__Goal of the exercise__
Print verbatim the opening line of the material and every subsequent line through the one containing "x: The place across the bolt.".

— Start Dataset excerpt —

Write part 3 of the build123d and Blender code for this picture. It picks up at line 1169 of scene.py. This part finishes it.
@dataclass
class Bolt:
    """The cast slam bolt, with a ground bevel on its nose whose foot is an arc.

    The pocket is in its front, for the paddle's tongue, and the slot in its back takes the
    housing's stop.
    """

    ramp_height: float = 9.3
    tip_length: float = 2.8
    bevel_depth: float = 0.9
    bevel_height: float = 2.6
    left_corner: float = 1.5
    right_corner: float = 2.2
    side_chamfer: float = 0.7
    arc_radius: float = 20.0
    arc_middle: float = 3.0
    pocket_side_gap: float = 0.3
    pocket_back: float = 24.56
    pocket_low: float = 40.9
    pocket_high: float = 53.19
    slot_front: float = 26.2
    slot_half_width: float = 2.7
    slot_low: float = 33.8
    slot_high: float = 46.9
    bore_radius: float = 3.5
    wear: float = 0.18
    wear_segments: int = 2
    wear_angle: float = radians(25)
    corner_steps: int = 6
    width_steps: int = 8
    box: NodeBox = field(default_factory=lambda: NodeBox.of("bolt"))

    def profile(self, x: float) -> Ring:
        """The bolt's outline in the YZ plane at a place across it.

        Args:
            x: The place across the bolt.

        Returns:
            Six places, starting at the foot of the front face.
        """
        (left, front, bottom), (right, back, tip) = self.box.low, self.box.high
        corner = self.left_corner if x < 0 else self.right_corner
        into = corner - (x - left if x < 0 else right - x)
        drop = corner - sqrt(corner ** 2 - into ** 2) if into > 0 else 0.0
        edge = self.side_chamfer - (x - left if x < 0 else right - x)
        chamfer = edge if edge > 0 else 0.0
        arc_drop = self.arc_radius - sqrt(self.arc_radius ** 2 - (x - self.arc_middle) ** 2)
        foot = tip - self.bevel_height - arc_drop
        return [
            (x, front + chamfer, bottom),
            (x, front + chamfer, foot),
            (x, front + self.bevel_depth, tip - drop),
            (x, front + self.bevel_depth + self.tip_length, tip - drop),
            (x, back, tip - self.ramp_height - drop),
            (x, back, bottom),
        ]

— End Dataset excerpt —

__Task result__
Write part 3 of the build123d and Blender code for this picture. It picks up at line 1169 of scene.py. This part finishes it.
@dataclass
class Bolt:
    """The cast slam bolt, with a ground bevel on its nose whose foot is an arc.

    The pocket is in its front, for the paddle's tongue, and the slot in its back takes the
    housing's stop.
    """

    ramp_height: float = 9.3
    tip_length: float = 2.8
    bevel_depth: float = 0.9
    bevel_height: float = 2.6
    left_corner: float = 1.5
    right_corner: float = 2.2
    side_chamfer: float = 0.7
    arc_radius: float = 20.0
    arc_middle: float = 3.0
    pocket_side_gap: float = 0.3
    pocket_back: float = 24.56
    pocket_low: float = 40.9
    pocket_high: float = 53.19
    slot_front: float = 26.2
    slot_half_width: float = 2.7
    slot_low: float = 33.8
    slot_high: float = 46.9
    bore_radius: float = 3.5
    wear: float = 0.18
    wear_segments: int = 2
    wear_angle: float = radians(25)
    corner_steps: int = 6
    width_steps: int = 8
    box: NodeBox = field(default_factory=lambda: NodeBox.of("bolt"))

    def profile(self, x: float) -> Ring:
        """The bolt's outline in the YZ plane at a place across it.

        Args:
            x: The place across the bolt.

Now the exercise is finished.